“Big data” has a reputation problem in Japan. Spates of hacking, theft and government misuse of personal data have meant confidence in data-driven solutions has plummetted. Yet, the goverment are still optimistic; they’re widely promoting the use of data in economic growth strategy, as well as assigning tens of millions of yen from the 2015 fiscal budget to the development of a big data economy indicator.
Government sources have stated that the cabinet office are hoping to use the indicator to cull data from the internet, to give them a more complete and up-to-date picture of the Japanese economy. Proposed sources include Tweets about the purchase of goods, search engines requests on durable goods and services such as travel.

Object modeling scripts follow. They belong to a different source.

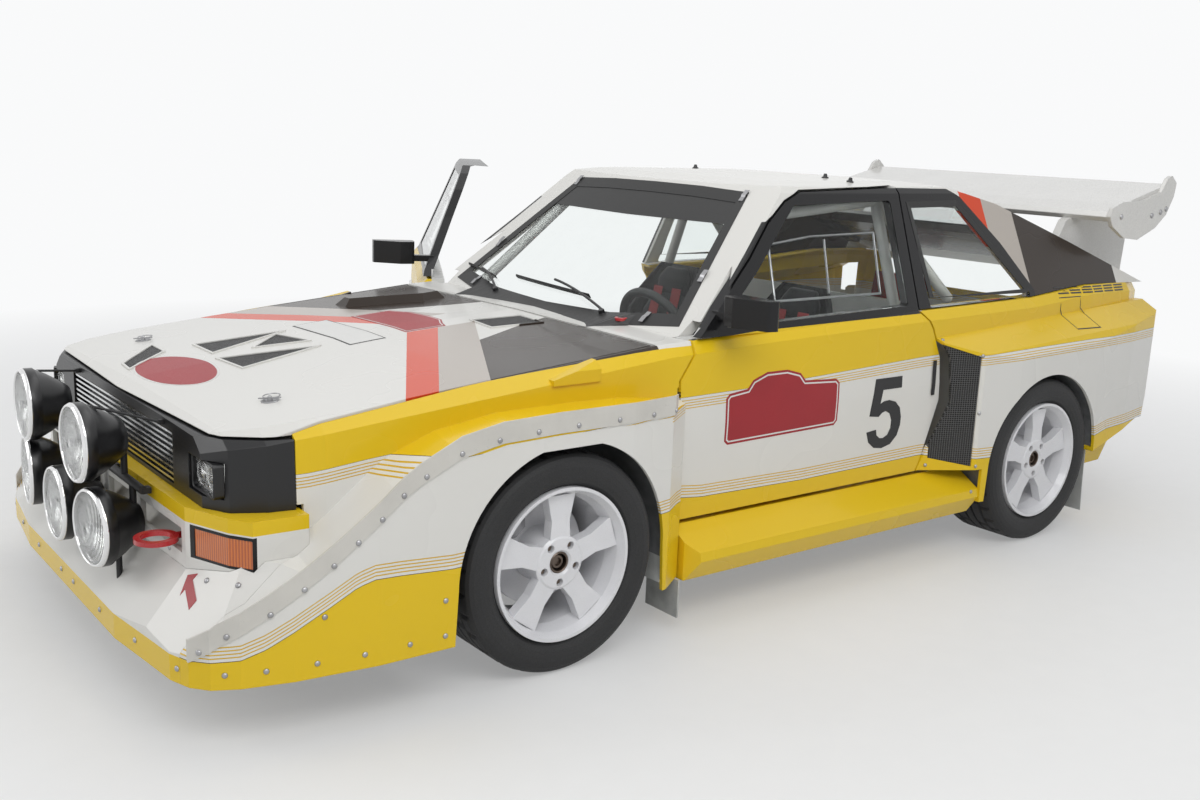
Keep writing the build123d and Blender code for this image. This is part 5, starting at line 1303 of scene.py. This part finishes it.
def addWheelHub():
    lean = radians(fittings["wheelLean"])
    hub, axis = carPoint(*fittings["wheelHub"]), (-cos(lean), 0, sin(lean))
    addPiece("steeringPad", lathe(fittings["wheelPad"], hub, axis, 40), "seatCloth", "steering_wheel")
    addPiece("steeringRing", lathe(fittings["wheelRing"], hub, axis, 40), "bareSteel", "steering_wheel")


def addSideFrames():  # the frame of the sliding pane in each door's window
    (frameRadius, barRadius), inset = fittings["frameRadius"], fittings["frameInset"]
    points, bar = ([carPoint(x, y - inset, z) for x, y, z in fittings[key]] for key in ("sideFrame", "sideBar"))
    loop = [a.lerp(b, k / 6) for a, b in zip(points, points[1:] + points[:1]) for k in range(6)]
    wires = gather([runTube(loop + [loop[0]], frameRadius, 8), runTube(bar, barRadius, 8)])
    addOnDoors("sidePaneFrame", wires, "bareSteel")


addScreenMarks()
addMirrorGlass()
addSideFittings()
addRearPlate()
addRoofFittings()
addWheelHub()
addSideFrames()
print("stage: cabin and side fittings")

# Camera, solved from the photograph's wheels and wing, in the car's own frame
photoView = {
    "place": (3038.88602, 3508.4335, 1485.37943), "yaw": -2.23221499, "pitch": -0.21472013, "roll": 0.03920381,
    "focalPixels": 1250.333, "widthPixels": 1200.0, "sensor": 36.0,
}


def addCamera():
    view = photoView
    yaw, pitch, roll = view["yaw"], view["pitch"], view["roll"]
    forward = Vector((cos(pitch) * cos(yaw), cos(pitch) * sin(yaw), sin(pitch)))
    right = forward.cross(Vector((0, 0, 1))).normalized()
    up = right.cross(forward)
    tiltedRight, tiltedUp = cos(roll) * right + sin(roll) * up, cos(roll) * up - sin(roll) * right
    data = bpy.data.cameras.new("photoCamera")
    data.sensor_width = view["sensor"]
    data.lens = view["focalPixels"] / view["widthPixels"] * view["sensor"]
    camera = addObject("photoCamera", data)
    turn = Matrix((tiltedRight, tiltedUp, -forward)).transposed().to_4x4()
    camera.matrix_world = Matrix.Translation(carPoint(*view["place"])) @ turn
    bpy.context.scene.camera = camera


# Studio: pale floor, a white backdrop for the camera, in gloss and through glass, three soft lamps
studio = {
    "floorSize": 40.0, "floorColour": (0.80, 0.80, 0.79), "whiteFrom": 2.0, "whiteTo": 6.0, "whiteShare": (0.3, 1.0),
    "worldColour": (0.93, 0.95, 0.98), "worldStrength": 0.36, "backdrop": (0.95, 0.955, 0.96),
    "lamps": [("keyLamp", (2.2, 4.8, 4.6), (0.3, 0.4, 0.5), (5.0, 2.6), 150),
              ("fillLamp", (5.2, -2.0, 2.8), (0.8, 0.2, 0.5), (3.0, 2.4), 60),
              ("topLamp", (-0.6, 0.4, 5.2), (-0.2, 0.2, 0.0), (6.0, 2.6), 70)],
}


def showWhite(output, plain, white, away=None):  # the plain white wins only in the camera, in gloss and through glass
    tree = output.id_data
    camera, gloss, glass = (addNode(tree, "LightPath", (), f"Is {kind} Ray")
                            for kind in ("Camera", "Glossy", "Transmission"))
    seen = camera.math("MAXIMUM", camera, gloss.math("MAXIMUM", gloss, glass))
    putInputs(output, {"Surface": addNode(tree, "MixShader", (seen * away if away else seen, plain, white))})


def addFloor():
    size = studio["floorSize"]
    mesh = meshFrom("studioFloor", ([(-size, -size, 0), (size, -size, 0), (size, size, 0), (-size, size, 0)],
                                    [(0, 1, 2, 3)]))
    plainFinish("paleFloor", studio["floorColour"], 0.55, grain=20.0, mottle=0.02)
    mesh.materials.append(bpy.data.materials["paleFloor"])
    tree = bpy.data.materials["paleFloor"].node_tree
    glow = addNode(tree, "Emission", {"Color": studio["backdrop"]})
    length = addNode(tree, "VectorMath", (objectPlace(tree),), "Value", operation="LENGTH")
    away = spread(length, studio["whiteFrom"], studio["whiteTo"], *studio["whiteShare"])
    showWhite(tree.nodes["Material Output"], Field(tree.nodes["Principled BSDF"].outputs[0]), glow, away)
    addObject("studioFloor", mesh)


def addWorld():
    world = bpy.data.worlds.new("studioWorld")
    bpy.context.scene.world = world
    world.use_nodes = True
    tree = world.node_tree
    putInputs(tree.nodes["Background"], {"Color": studio["worldColour"], "Strength": studio["worldStrength"]})
    white = addNode(tree, "Background", {"Color": studio["backdrop"]})
    showWhite(tree.nodes["World Output"], Field(tree.nodes["Background"].outputs[0]), white)


def addLamps():
    for name, place, target, size, energy in studio["lamps"]:
        data = bpy.data.lights.new(name, "AREA")
        data.shape = "RECTANGLE"
        data.size, data.size_y = size
        data.energy = energy
        lamp = addObject(name, data)
        lamp.location = place
        lamp.rotation_euler = (Vector(target) - Vector(place)).to_track_quat("-Z", "Y").to_euler()


addCamera()
addFloor()
addWorld()
addLamps()
bpy.context.scene.view_settings.view_transform = "Standard"
print("stage: camera and light")
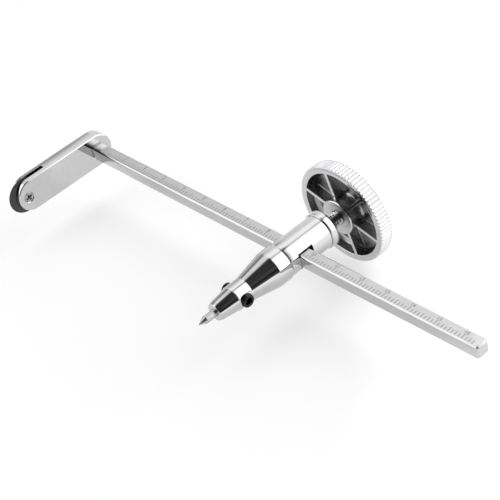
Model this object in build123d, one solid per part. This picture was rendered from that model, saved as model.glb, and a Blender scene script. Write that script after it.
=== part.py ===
"""Beam gauge with a centre point, a scribing wheel and a clamping hand wheel.

Millimetres. The origin is the tip of the centre point. +Y runs from the tip along the
head to the hand wheel, +X along the square beam to its free end, and +Z is up. The beam
crosses the head's axis at y = BEAM_Y, and the end arm carries the wheel at its -Y end.
"""
from build123d import *
import math
import os

# Square beam, through the head
BEAM_SIDE = 6.0
BEAM_CHAMFER = 0.6
BEAM_END_CHAMFER = 1.0
BEAM_Y = 50.3
BEAM_FREE_X = 95.0
ARM_FACE_X = -123.4

# Head, a set of turned pieces on one axis
BARREL_RADIUS = 7.35
BARREL_CHAMFER = 0.25
COLLAR_RADIUS = 7.9
COLLAR_ROUND = 0.4
NOSE_RADIUS = 7.75
NOSE_SCREW_RADIUS = 5.3
NOSE_TIP_RADIUS = 4.1
NOSE_END_Y = 8.2
NOSE_SMALL_TAPER_Y = (9.7, 17.2)
NOSE_LARGE_TAPER_Y = (23.8, 36.7)
NOSE_JOINT_Y = 43.25
COLLAR_JOINT_Y = 64.3
COLLAR_END_Y = 67.8
BEAM_SLOT = 7.3
SPIGOT_RADIUS = 5.5
NOSE_SPIGOT_RADIUS = 4.5
NOSE_SPIGOT_LENGTH = 5.0

# Centre point and the two screws that hold it
POINT_RADIUS = 1.6
POINT_LENGTH = 28.0
POINT_CONE = 3.5
POINT_TRAVEL = 4.0
SET_SCREW_RADIUS = 2.7
SET_SCREW_Y = 20.2
SET_SCREW_FACE_X = 6.6
SET_SCREW_CHAMFER = 0.35
SET_SCREW_SOCKET = 2.7
SET_SCREW_SOCKET_DEPTH = 2.2

# Clamp screw, quarter inch with 20 threads to the inch
STEM_RADIUS = 3.175
STEM_PITCH = 1.27
CLAMP_TURNS = 2
PAD_LENGTH = 3.0
PAD_CHAMFER = 0.3
PAD_BORE_GAP = 0.3
DOG_RADIUS = 1.4
DOG_LENGTH = 1.1

# Hand wheel
HAND_WHEEL_RADIUS = 21.9
RIM_INNER_RADIUS = 18.9
RIM_FRONT_Y = 76.6
RIM_BACK_Y = 82.6
HUB_RADIUS = 7.8
HUB_FACE_Y = 74.5
HUB_CHAMFER = 0.4
WEB_THICKNESS = 1.2
HUB_FLOOR = 2.5
RIB_COUNT = 6
RIB_WIDTH = 1.4
FIRST_RIB_ANGLE = -16
KNURL_TEETH = 84
KNURL_DEPTH = 0.45

# End arm and its wheel
ARM_THICKNESS = 6.2
ARM_HALF_WIDTH = 7.5
ARM_REACH = 36.3
ARM_CHAMFER = 0.3
WHEEL_REACH = 38.7
WHEEL_RADIUS = 8.15
WHEEL_FLAT_RADIUS = 5.4
WHEEL_THICKNESS = 1.6
WHEEL_SLOT = 2.0
WHEEL_SLOT_DEPTH = 17.1
AXLE_RADIUS = 1.6
AXLE_HEAD_RADIUS = 2.3
AXLE_HEAD_HEIGHT = 1.2
AXLE_RECESS_ANGLE = -20
AXLE_RECESS_LENGTH = 3.2
AXLE_RECESS_WIDTH = 0.8

# Fixing screws, countersunk
FIXING_RADIUS = 1.75
FIXING_HEAD_RADIUS = 3.3
FIXING_HEAD_HEIGHT = 1.8
FIXING_HEAD_LAND = 0.2
ARM_SCREW_LENGTH = 18.0
HUB_SCREW_LENGTH = 9.0

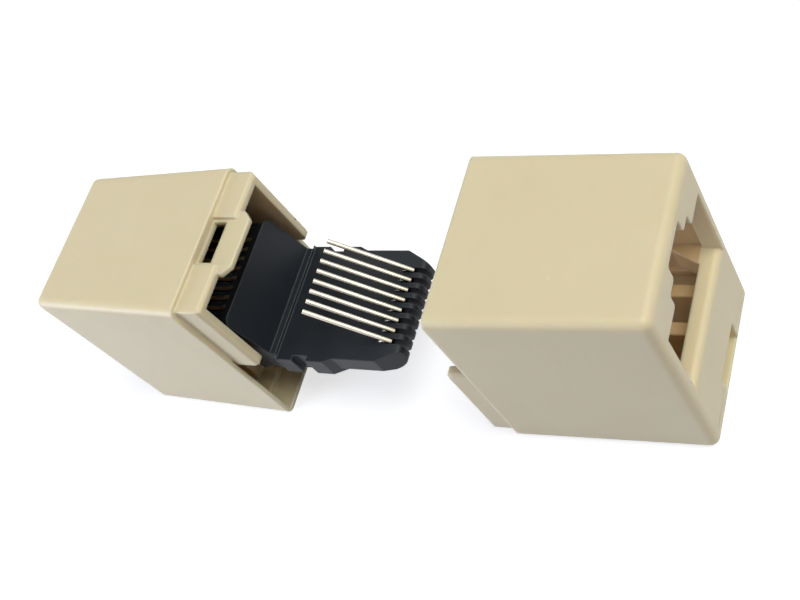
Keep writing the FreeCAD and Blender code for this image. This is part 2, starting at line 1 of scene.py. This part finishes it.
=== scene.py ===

They hope the scheme will increase the accuracy of their monthly economic reports, which play a crucial role in policy drafting. Currently, the Cabinet Office uses household spending, commerce surveys and industrial output indexes to construct these reports. But alot of these sources cull data from the prior month, and don’t represent the economic climate in the present moment. They also garner weekly reports from supermarkets and regularly poll top firms, but these more up-to-date stories don’t provide a broad scope of economic activity.
Consumption can fluctuate widely, and data from the previous month cannot always capture this. A tax hike in April, for instance, was followed by an immediate plummet in consumption rates, and month-old data cannot account for fluctuations based on real-world situations. Hopefully, the economy indicator will provide Japan with a more immediate and in-depth look into their economic climate.